> _Aim of the task_: Repeat the listing in full, exactly as it stands.

> _Data section_:
--- Begin ---

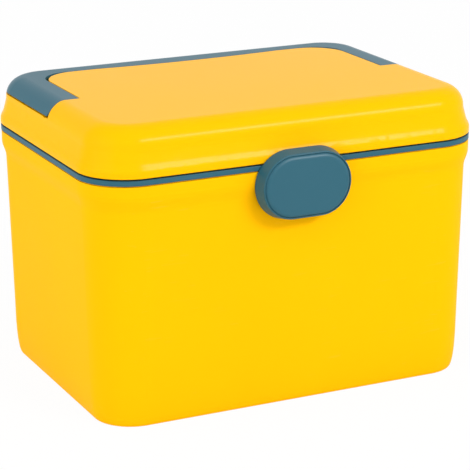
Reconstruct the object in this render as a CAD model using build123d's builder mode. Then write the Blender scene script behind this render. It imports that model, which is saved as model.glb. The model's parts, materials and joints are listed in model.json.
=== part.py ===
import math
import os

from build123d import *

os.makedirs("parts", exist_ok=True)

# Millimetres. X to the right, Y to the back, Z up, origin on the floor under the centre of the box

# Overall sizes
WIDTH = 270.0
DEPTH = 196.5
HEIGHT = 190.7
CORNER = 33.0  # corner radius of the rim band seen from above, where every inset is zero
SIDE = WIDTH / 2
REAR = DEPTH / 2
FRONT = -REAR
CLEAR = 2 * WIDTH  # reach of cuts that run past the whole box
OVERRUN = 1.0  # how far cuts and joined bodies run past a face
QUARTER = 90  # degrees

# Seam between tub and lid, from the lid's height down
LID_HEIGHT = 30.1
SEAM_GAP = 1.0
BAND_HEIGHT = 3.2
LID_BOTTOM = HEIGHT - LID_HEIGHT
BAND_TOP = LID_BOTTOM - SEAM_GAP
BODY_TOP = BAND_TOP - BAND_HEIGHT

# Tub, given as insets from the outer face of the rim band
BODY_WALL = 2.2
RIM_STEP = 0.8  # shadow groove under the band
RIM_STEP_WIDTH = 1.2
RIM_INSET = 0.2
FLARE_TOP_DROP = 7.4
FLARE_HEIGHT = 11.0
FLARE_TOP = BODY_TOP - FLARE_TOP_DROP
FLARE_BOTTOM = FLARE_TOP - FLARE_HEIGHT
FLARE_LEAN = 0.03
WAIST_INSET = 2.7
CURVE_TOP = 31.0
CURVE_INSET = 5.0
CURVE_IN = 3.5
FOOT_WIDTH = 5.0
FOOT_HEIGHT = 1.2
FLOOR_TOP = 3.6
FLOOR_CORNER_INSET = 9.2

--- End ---

> _Solution below_:
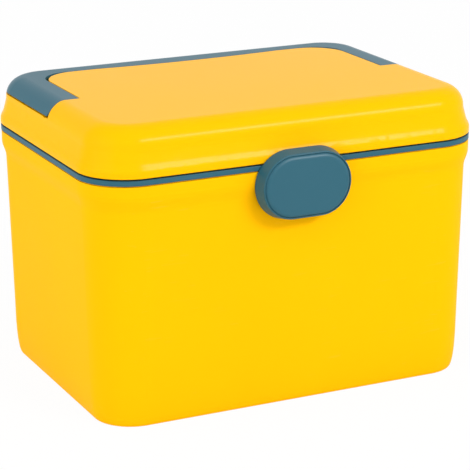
Reconstruct the object in this render as a CAD model using build123d's builder mode. Then write the Blender scene script behind this render. It imports that model, which is saved as model.glb. The model's parts, materials and joints are listed in model.json.
=== part.py ===
import math
import os

from build123d import *

os.makedirs("parts", exist_ok=True)

# Millimetres. X to the right, Y to the back, Z up, origin on the floor under the centre of the box

# Overall sizes
WIDTH = 270.0
DEPTH = 196.5
HEIGHT = 190.7
CORNER = 33.0  # corner radius of the rim band seen from above, where every inset is zero
SIDE = WIDTH / 2
REAR = DEPTH / 2
FRONT = -REAR
CLEAR = 2 * WIDTH  # reach of cuts that run past the whole box
OVERRUN = 1.0  # how far cuts and joined bodies run past a face
QUARTER = 90  # degrees

# Seam between tub and lid, from the lid's height down
LID_HEIGHT = 30.1
SEAM_GAP = 1.0
BAND_HEIGHT = 3.2
LID_BOTTOM = HEIGHT - LID_HEIGHT
BAND_TOP = LID_BOTTOM - SEAM_GAP
BODY_TOP = BAND_TOP - BAND_HEIGHT

# Tub, given as insets from the outer face of the rim band
BODY_WALL = 2.2
RIM_STEP = 0.8  # shadow groove under the band
RIM_STEP_WIDTH = 1.2
RIM_INSET = 0.2
FLARE_TOP_DROP = 7.4
FLARE_HEIGHT = 11.0
FLARE_TOP = BODY_TOP - FLARE_TOP_DROP
FLARE_BOTTOM = FLARE_TOP - FLARE_HEIGHT
FLARE_LEAN = 0.03
WAIST_INSET = 2.7
CURVE_TOP = 31.0
CURVE_INSET = 5.0
CURVE_IN = 3.5
FOOT_WIDTH = 5.0
FOOT_HEIGHT = 1.2
FLOOR_TOP = 3.6
FLOOR_CORNER_INSET = 9.2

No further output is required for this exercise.